I had so many ideas, before I gave birth. I knew I wanted to try breastfeeding, I wasn't comfortable with formula and felt it to be inferior. It went well from the start. Sure, it hurt like crazy from time to time, and it was pretty awkward breastfeeding in public (and in front of my boss) but on the whole, it was fine. I decided that it was one of the most natural things in the world, and nothing to be ashamed of, and also, nobody's business.
(And about breastfeeding, I recognize that not everyone wants to or is able to. I was able, and I wanted, and it was my choice to do it. I feel, strongly, that it was the best way for me, my baby and our family. It is not the best way for everyone. Ok?)
I had planned on breastfeeding for six months, which is the recommended time in Sweden. And since it's recommended, it seems just about everyone stops at exactly six months. I didn't. See, Titus wasn't interested in food at that time. At all. I tried giving him puréed fruit and vegetables at 4, 5, 6, 7, 8 months - no good. (For the record, I tried processed baby food too, but he wouldn't even try that - he smelled it, turned his head away and that was that.) I had endless lists of food for him - I actually wrote down combinations that sounded interesting for baby purées. (Yes, I really did. Many. Sweet potato-basil, anyone? Peas and mint? Sweetcorn and cilantro? I did this even before Titus was born.) He refused it all - he just wasn't very interested in food. (And on a side note, he's never been one to chew on his toys either - I think it's probably related somehow.)
So, anyway, we ended up breastfeeding until he was 18 months. (We stopped when I went on my trip to New York for five days - it was the perfect opportunity as he was eating well by then, and mostly nursing for comfort.) He started eating, bit by bit, from ten months or so. Stuff he could hold.

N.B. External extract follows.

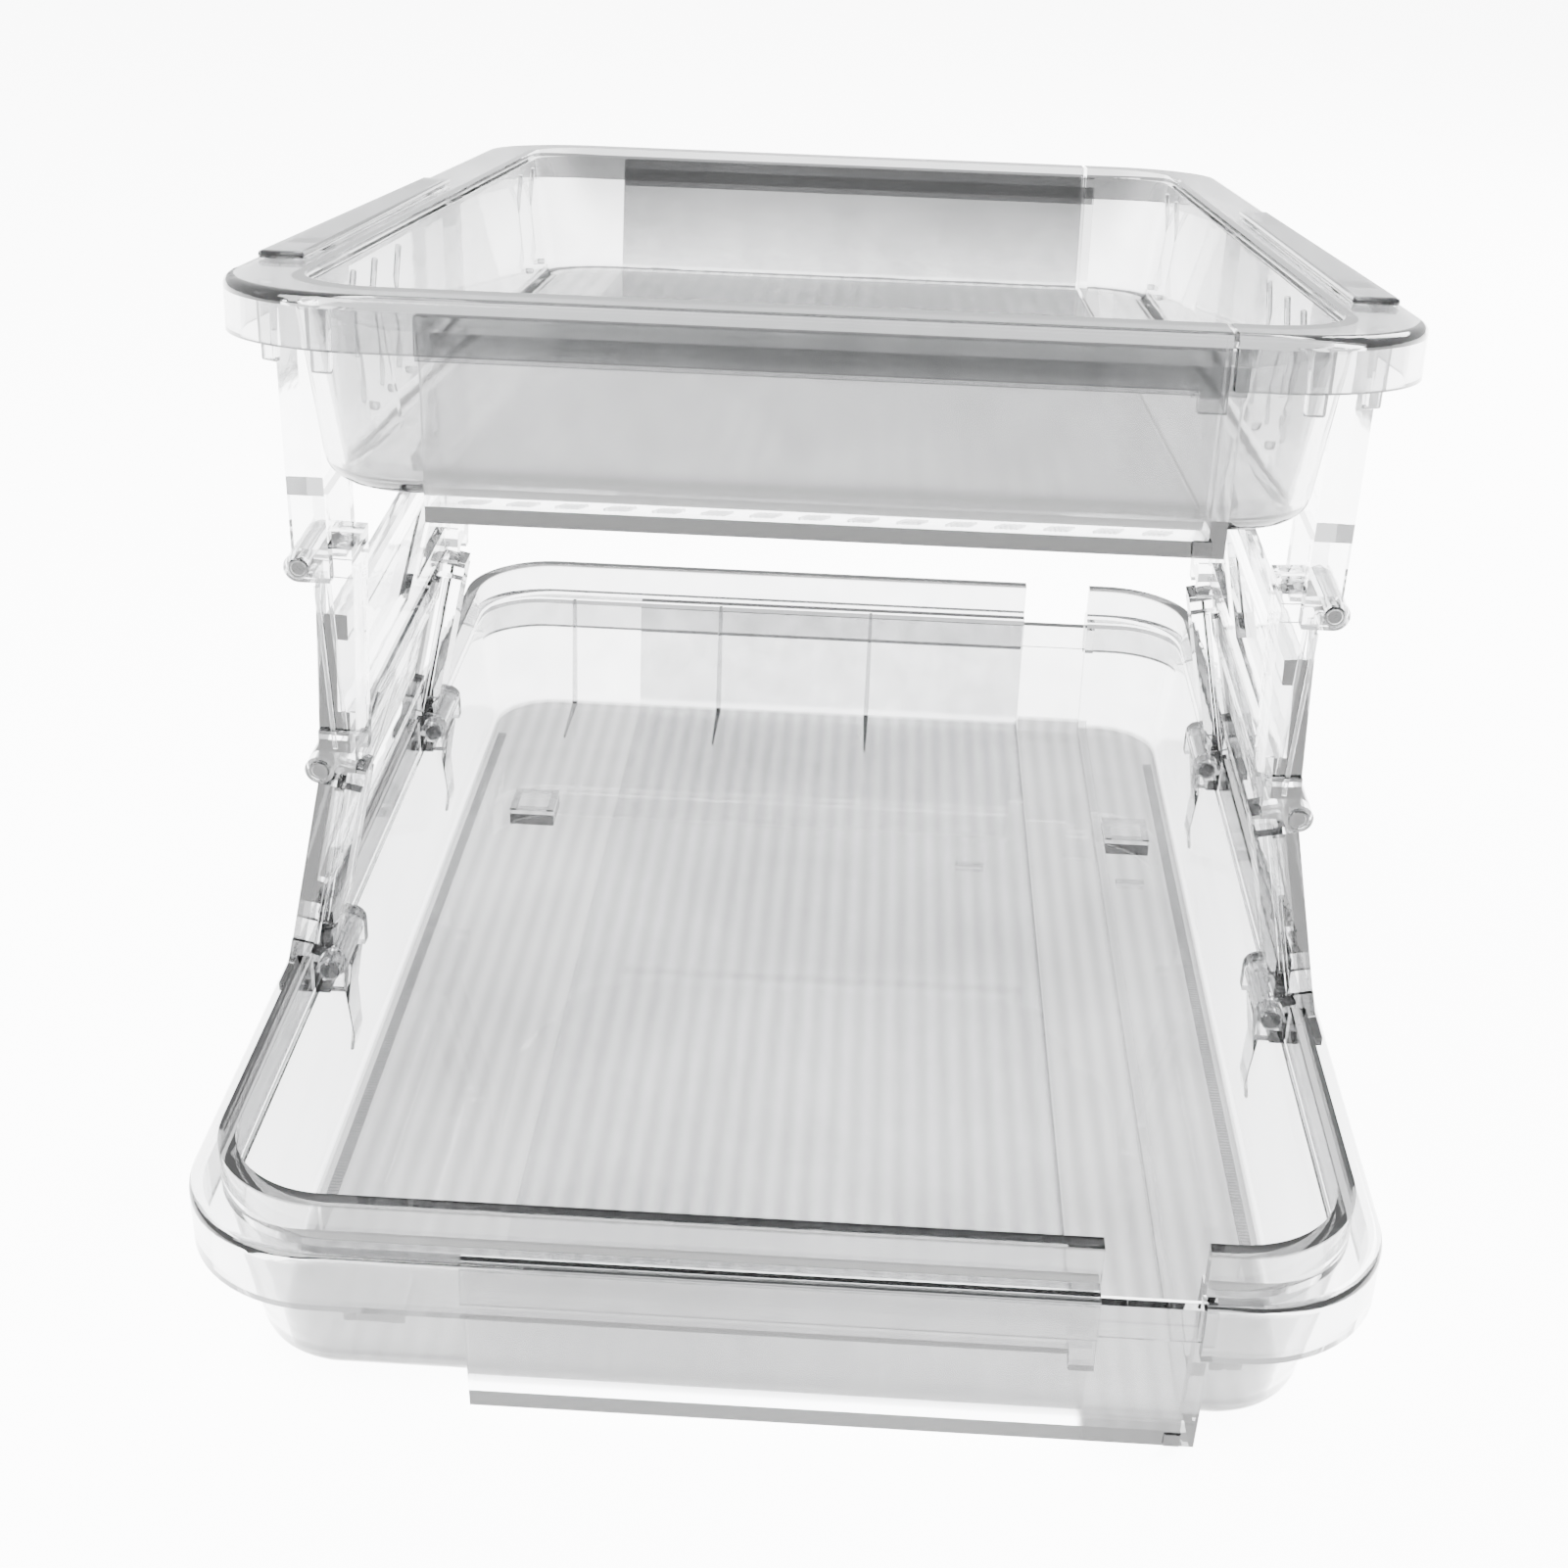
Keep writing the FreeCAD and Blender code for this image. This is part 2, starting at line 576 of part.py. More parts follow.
def buildPins(name, way, height, half):
    """One pin at each of the side's two hinges."""
    body = document.addObject("Part::Compound", name)
    pins = []
    for hinge, y in hingeYs.items():
        pin = document.addObject("Part::Cylinder", name + "_" + hinge)
        bind(pin, "Radius", "pinRadius")
        bind(pin, "Height", "2 * " + half)
        pin.Placement = FreeCAD.Placement(FreeCAD.Vector(), FreeCAD.Rotation(FreeCAD.Vector(1, 0, 0), -90))
        place(pin, sided(way, pivotX), y + " - " + half, height)
        pins.append(pin)
    body.Links = pins
    body.Label = name
    subParts.append(body)


def buildRimPlate(side, way):
    """A raised plate on the upper tray's side flange, above both hangers."""
    plate = document.addObject("Part::Box", side + "_rim_plate")
    plate.Label = side + "_rim_plate"
    bind(plate, "Length", "rimPlateWidth")
    bind(plate, "Width", rearY + " - " + frontY + " + 2 * rimPlateMargin")
    bind(plate, "Height", "rimPlateHeight")
    plate.Placement = FreeCAD.Placement(FreeCAD.Vector(), FreeCAD.Rotation(FreeCAD.Vector(1, 0, 0), -1))
    bind(plate, ".Placement.Rotation.Angle", "-1 * upperPitch")
    start = "(" + frontY + " - rimPlateMargin)"
    place(plate, sided(way, upperHalfWidth + " - rimFillet") + (" - rimPlateWidth" if way > 0 else ""),
          start, upperZ + " - (" + start + " - " + upperY + ") * tan(upperPitch * 1 deg)")
    subParts.append(plate)


for side, way in (("left", -1), ("right", 1)):
    buildLowerPanel(side, way)
    buildUpperPanel(side, way)
    for hinge, y in hingeYs.items():
        buildHingeBlock(side, way, hinge, y)
        buildHanger(side, way, hinge, y)
    buildPins(side + "_base_pins", way, baseHeight, lugHalf)
    buildPins(side + "_knee_pins", way, kneeHeight, "(kneeKnuckleHalf + hingeGap + lugThickness)")
    buildPins(side + "_top_pins", way, topHeight, lugHalf)
    buildRimPlate(side, way)

document.recompute()
for item in document.Objects:
    if "Invalid" in item.State or "Error" in item.State:
        raise RuntimeError(item.Label + " failed: " + str(item.State))
for item in subParts:
    if item.Shape.isNull() or not item.Shape.isValid():
        raise RuntimeError(item.Label + " has no valid shape")
os.makedirs("parts", exist_ok=True)
for item in subParts:
    item.Shape.exportStep("parts/" + item.Label + ".step")
    print(item.Label, len(item.Shape.Solids), round(item.Shape.Volume))
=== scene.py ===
import json
import math
import bpy
from mathutils import Matrix, Vector


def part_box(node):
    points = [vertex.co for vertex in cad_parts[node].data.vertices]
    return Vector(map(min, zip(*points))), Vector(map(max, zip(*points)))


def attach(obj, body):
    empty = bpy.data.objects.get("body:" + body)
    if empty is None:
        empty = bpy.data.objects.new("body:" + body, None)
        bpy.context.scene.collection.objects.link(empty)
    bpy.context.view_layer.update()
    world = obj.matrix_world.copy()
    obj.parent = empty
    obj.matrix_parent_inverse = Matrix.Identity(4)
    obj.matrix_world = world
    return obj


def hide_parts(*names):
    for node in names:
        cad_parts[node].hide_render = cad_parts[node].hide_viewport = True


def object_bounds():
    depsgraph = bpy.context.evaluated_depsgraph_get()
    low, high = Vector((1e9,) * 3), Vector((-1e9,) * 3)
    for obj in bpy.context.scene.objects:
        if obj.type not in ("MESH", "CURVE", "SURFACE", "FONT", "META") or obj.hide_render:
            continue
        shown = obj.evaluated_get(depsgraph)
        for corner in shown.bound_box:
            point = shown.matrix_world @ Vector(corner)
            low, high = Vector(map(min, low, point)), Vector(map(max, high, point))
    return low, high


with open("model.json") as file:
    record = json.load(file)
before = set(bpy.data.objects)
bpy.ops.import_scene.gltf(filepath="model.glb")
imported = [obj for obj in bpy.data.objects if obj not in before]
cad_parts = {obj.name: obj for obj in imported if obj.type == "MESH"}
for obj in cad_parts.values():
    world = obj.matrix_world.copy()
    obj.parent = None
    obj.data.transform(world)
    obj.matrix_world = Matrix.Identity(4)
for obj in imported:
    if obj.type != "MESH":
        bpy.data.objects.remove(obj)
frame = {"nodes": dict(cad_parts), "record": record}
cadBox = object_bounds()
print("frame loaded")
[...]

Crackers. Corn puffs. Cheerios. I let him try everything, not caring if it contained sugar or a little salt, since he ate so extremely tiny amounts. He was usually eager to try - as long as it wasn't baby food, or God forbid, baby cereal.
We were always excited to find something new he liked, and eventually gladly embraced Baby-Led Weaning. Titus got to choose what to eat, and he also got to choose how much to eat. Choking hazard? Well, I read that a child who is allowed to choose his own bites is much less prone to choking, and that worked for us. I never gave him tiny little bread cubes - he got an entire slice of bread, and handled that perfectly. Before long, he ate a lot of things. Quesadillas. Chicken. Fish. Rice pudding. Pancakes. Meat. Roasted potatoes. Apples. Yogurt. Soft-boiled eggs. He allowed us to feed him some things with a spoon, but preferred to hold the food himself.

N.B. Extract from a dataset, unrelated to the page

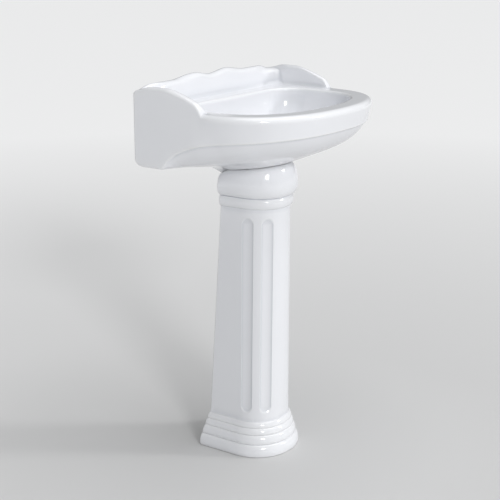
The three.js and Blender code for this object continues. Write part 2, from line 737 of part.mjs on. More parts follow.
// The tailpiece and the trap.
const tail = [[DRAIN_D, BODY_END + 12, 0], [DRAIN_D, TRAP.top - TRAP.overlap, 0]];
add("tailpiece", pipe(tail, TUBE.outer, TUBE.inner), "chrome");
const tailNut = [[16.4, 628], [22, 628], [24, 630], [24, 648], [SLEEVE, 648], [SLEEVE, 634], [16.4, 634]];
add("tailpiece_nut", turned(tailNut, DRAIN_D), "chrome");
add("tailpiece_washer", drainRing(TUBE.outer + CLEAR, 19.3, 634.3, BODY_END - CLEAR), "rubber");
add("trap_inlet_nut", slipNut(DRAIN_D), "chrome");
add("trap_inlet_washer", slipWasher(DRAIN_D), "rubber");
add("trap_bend", trapBend(), "chrome");
add("trap_union_nut", slipNut(TRAP.outletD), "chrome");
add("trap_union_washer", slipWasher(TRAP.outletD), "rubber");
add("trap_arm", trapArm(), "chrome");

// The wall fixings: a stud from the wall, a shouldered washer in the panel's hole, and a nut.
const shoulder = [[5.2, 4], [6.7, 4], [6.7, 16.3], [13, 16.3], [13, 18.5], [5.2, 18.5]];
for (const [side, name] of [[-1, "left"], [1, "right"]]) {
  const [x, z] = [side * FIXING.x, FIXING.z];
  add(`${name}_hanger_stud`, level(FIXING.studR, 0, 38, x, z, 12), "steel");
  add(`${name}_shoulder_washer`, turnedLevel(shoulder, x, z), "nylon");
  const nut = level(9.8, 18.8, 27, x, z, 6).subtract(level(5.2, 18, 28, x, z, 12));
  add(`${name}_cap_nut`, nut, "steel");
}

export default root;
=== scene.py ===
"""A pedestal sink in white vitreous china, with its push-down drain, its trap and its wall fixings.

The sink stands on the floor with its back to the wall. Lengths are in metres, +Z is up and the user stands
on the -Y side. Plan places are written (x, d), where d is the distance forward from the wall.
"""

import math

import bpy
import numpy as np
from bpy.props import FloatProperty, FloatVectorProperty, PointerProperty
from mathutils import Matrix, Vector


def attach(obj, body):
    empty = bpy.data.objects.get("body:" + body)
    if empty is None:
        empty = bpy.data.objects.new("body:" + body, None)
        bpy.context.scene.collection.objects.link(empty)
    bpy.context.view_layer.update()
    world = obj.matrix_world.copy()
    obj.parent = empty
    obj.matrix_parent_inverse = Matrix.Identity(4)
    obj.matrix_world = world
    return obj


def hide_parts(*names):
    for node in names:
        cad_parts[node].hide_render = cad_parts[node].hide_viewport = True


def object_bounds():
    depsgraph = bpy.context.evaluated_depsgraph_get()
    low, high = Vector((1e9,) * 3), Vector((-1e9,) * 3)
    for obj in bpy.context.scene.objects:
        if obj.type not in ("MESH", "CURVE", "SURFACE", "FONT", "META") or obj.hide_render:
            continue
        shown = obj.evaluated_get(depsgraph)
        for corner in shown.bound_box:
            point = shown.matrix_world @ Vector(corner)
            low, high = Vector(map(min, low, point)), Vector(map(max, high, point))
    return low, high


bl_info = {
    "name": "Pedestal Sink",
    "version": (1, 0, 0),
    "blender": (4, 5, 0),
    "location": "3D View > Sidebar > Sink",
    "description": "Builds a fluted china pedestal sink with its drain, trap and fixings",
    "category": "Add Mesh",
}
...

And now? He certainly doesn't eat everything - far from it. As for fruit, he'll only have apples or bananas. He eats berries sometimes, usually if they're served, say, on top of a panna cotta. (Yes, he gets his own pot.) The one thing he really never tries is pasta (although he sometimes eat it at his pre-school if he's hungry enough) and he doesn't like pizza at the moment. Also, chick peas constantly gets refused, and he's not fond of any dips or sauces. He doesn't like getting messy, and is much more likely to eat bread on it's own than a sandwich. But he always gets to decide for himself.
He won't let us feed him at all anymore - he would allow it for a while, with yogurt and rice pudding, but he quickly learned how to use a spoon and a fork, and since then, he feeds himself. His very favorite foods right now: risotto, any kind. And pancakes with maple syrup. Crisp roasted potatoes is another huge favorite.

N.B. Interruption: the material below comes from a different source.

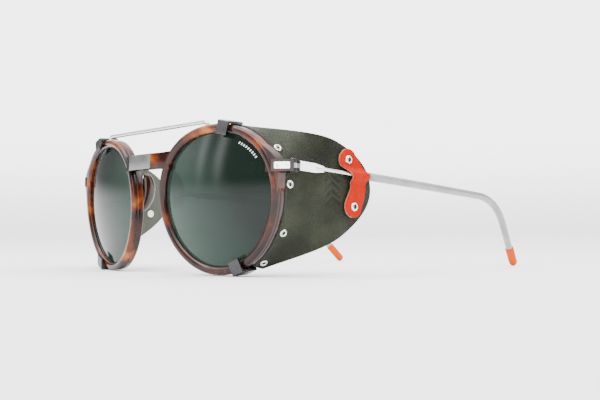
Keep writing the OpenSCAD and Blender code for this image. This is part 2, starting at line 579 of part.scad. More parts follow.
module side_shield() color([0.20, 0.22, 0.16]) difference() {
    shield_sheet();
    at_eyelets() translate([0, 0, -4]) cylinder(d = eyelet_barrel_d + fit, h = 8);
    at_rivets() translate([0, 0, -5]) cylinder(d = rivet_shank_d + 3 * fit, h = 10);
}

// ---- every piece in its place -----------------------------------------------------------
module front_frame() place() front_frame_body();
module brow_bar() place() brow_bar_body();
module lens_left() left() lens();
module lens_right() right() lens();
module nose_pad_left() left() nose_pad();
module nose_pad_right() right() nose_pad();
module hinge_plaque_left() left() hinge_plaque();
module hinge_plaque_right() right() hinge_plaque();
module hinge_front_leaf_left() left() hinge_front_leaf();
module hinge_front_leaf_right() right() hinge_front_leaf();
module hinge_screw_left() left() hinge_screw();
module hinge_screw_right() right() hinge_screw();
module shield_carrier_left() left() shield_carrier();
module shield_carrier_right() right() shield_carrier();
module side_shield_left() left() side_shield();
module side_shield_right() right() side_shield();
module shield_eyelets_left() left() eyelets();
module shield_eyelets_right() right() eyelets();
module eyelet_washers_left() left() eyelet_washers();
module eyelet_washers_right() right() eyelet_washers();
module temple_arm_left() left() temple_arm();
module temple_arm_right() right() temple_arm();
module hinge_temple_leaf_left() left() hinge_temple_leaf();
module hinge_temple_leaf_right() right() hinge_temple_leaf();
module temple_wire_left() left() temple_wire();
module temple_wire_right() right() temple_wire();
module temple_sleeve_left() left() temple_sleeve();
module temple_sleeve_right() right() temple_sleeve();
module temple_tip_left() left() temple_tip();
module temple_tip_right() right() temple_tip();
module strap_loop_left() left() strap_loop();
module strap_loop_right() right() strap_loop();
module strap_rivets_left() left() strap_rivets();
module strap_rivets_right() right() strap_rivets();
module rivet_washers_left() left() rivet_washers();
module rivet_washers_right() right() rivet_washers();
module shield_hook_top_left() left() shield_hook(carrier_high);
module shield_hook_top_right() right() shield_hook(carrier_high);
module shield_hook_bottom_left() left() shield_hook(carrier_low);
module shield_hook_bottom_right() right() shield_hook(carrier_low);

front_frame();
lens_left();
lens_right();
brow_bar();
nose_pad_left();
nose_pad_right();
hinge_plaque_left();
hinge_plaque_right();
hinge_front_leaf_left();
hinge_front_leaf_right();
hinge_screw_left();
hinge_screw_right();
shield_carrier_left();
shield_carrier_right();
shield_hook_top_left();
shield_hook_top_right();
shield_hook_bottom_left();
shield_hook_bottom_right();
side_shield_left();
side_shield_right();
shield_eyelets_left();
shield_eyelets_right();
eyelet_washers_left();
eyelet_washers_right();
temple_arm_left();
temple_arm_right();
hinge_temple_leaf_left();
hinge_temple_leaf_right();
temple_wire_left();
temple_wire_right();
temple_sleeve_left();
temple_sleeve_right();
temple_tip_left();
temple_tip_right();
strap_loop_left();
strap_loop_right();
strap_rivets_left();
strap_rivets_right();
rivet_washers_left();
rivet_washers_right();
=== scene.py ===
import logging
from dataclasses import dataclass, field
from enum import Enum

import bpy
import numpy as np
from mathutils import Matrix, Vector

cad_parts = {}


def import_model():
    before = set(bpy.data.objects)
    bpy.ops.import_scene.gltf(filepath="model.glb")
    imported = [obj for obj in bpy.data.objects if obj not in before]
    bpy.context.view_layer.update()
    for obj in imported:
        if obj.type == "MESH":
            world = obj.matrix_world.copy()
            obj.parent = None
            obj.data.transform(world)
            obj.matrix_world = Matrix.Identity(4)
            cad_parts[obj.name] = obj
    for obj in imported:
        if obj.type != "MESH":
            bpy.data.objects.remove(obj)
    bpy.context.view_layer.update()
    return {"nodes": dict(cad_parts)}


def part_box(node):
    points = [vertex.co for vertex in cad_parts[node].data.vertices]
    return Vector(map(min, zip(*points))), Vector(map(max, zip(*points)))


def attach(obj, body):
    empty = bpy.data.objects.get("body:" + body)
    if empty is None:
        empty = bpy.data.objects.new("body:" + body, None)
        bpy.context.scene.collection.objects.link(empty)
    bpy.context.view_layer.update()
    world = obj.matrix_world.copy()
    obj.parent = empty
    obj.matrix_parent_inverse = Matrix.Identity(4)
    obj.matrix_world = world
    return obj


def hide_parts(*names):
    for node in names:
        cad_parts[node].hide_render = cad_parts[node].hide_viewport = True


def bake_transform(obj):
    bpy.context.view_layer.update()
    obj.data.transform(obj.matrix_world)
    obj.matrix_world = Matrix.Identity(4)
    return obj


LOG = logging.getLogger("glacier_glasses")
MM = 0.001


class Side(Enum):
    """Which half of the glasses a piece belongs to."""

    LEFT = "left"
    RIGHT = "right"

    @property
    def sign(self) -> float:
        """+1 on the wearer's left, -1 on the right."""
        return 1.0 if self is Side.LEFT else -1.0


# ---- numpy helpers ----------------------------------------------------------------------


def smooth_step(x: np.ndarray) -> np.ndarray:
    """Rises from 0 to 1 as 3x^2 - 2x^3, with x held between 0 and 1."""
    k = np.clip(x, 0.0, 1.0)
    return k * k * (3 - 2 * k)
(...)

Don't get me wrong. We're far from perfect. He gets plenty of sugary foods - most notably the Danonino yogurt he insists on for breakfast. He gets to try just about everything we eat. (He loves to sip my latte in the morning. I let him. It's just a sip - can't possibly be dangerous.) If we eat chips, well, he does too. Dessert? Just try and stop him. (Like all other parents, we've found that if we don't want him to eat something, well, we better don't eat it in front of him.) I'm sure there are loads of kids growing up on processed foods that on the whole gets more nutritious food - that's really not what I'm concerned about.
My goal is to raise a boy who enjoys food, who likes flavor and who's not a picky eater. I realize that he will be picky, from time to time, and I hope I can manage not to make a fuss about it. I believe that the best way to handle is it to just ignore it. Not give expectations about what he will like or not - not say "oh, you probably won't like this, but perhaps you can try some." Instead encourage, or be neutral. We serve food, expecting him to enjoy it. As we do. I know he prefers his food un-sauced, and serve it accordingly, but I rarely cook something especially for him. (Ok, I confess that we have plenty of fish fingers in the freezer. And frozen potato Rösti, those are pretty exellent to heat up when he's hungry and we're not, or he won't try what we're having. It happens.)
Baby food. Convenient. Or is it really? I always find it more convenient to give him whatever I'm eating. I get angry with baby food producers who prey on the insecurities of new parents, telling them that they can't decide for themselves what to feed their kids. Of course they prefer people to buy their jars of highly processed foods with added this-and-that. I do believe that raising a child on processed foods will make them less prone to liking "real" food and real flavors. I choose not to do that. I think baby food tastes like cardboard, and is, on average, disgusting. It's certainly not dangerous, and I'm sure it's nutritious, but the flavor? Horrible. To me, and apparently, to my baby.
And a note on gruel. Sweden encourages baby cereal very much, and most kids gets a bottle of gruel (ok, is that really the name? Wikipedia insists, but I'm not sure. It's välling in Swedish.) first thing in the morning and again before bed. It's awfully convenient. It comes with a very long ingredient list, and is highly processed. It's often rather high in sugar. Most kids seem to love it. Titus has never tried, and that's just because I don't see the point. We breastfed for so long that once he was on solids, I had no idea why he should eat liquids. (I myself loved it as a kid, by the way, or so my mom assures me!)
I realize I write about me, and my own opinions. In reality, we are two people raising Titus, and his dad has just as much to say about our choices as I do - of course. However, I feel more strongly about food and cooking than he does and he's fine with that. Sure, he takes Titus to McDonalds more often than I do - and that's ok. Everyone has to find their own way.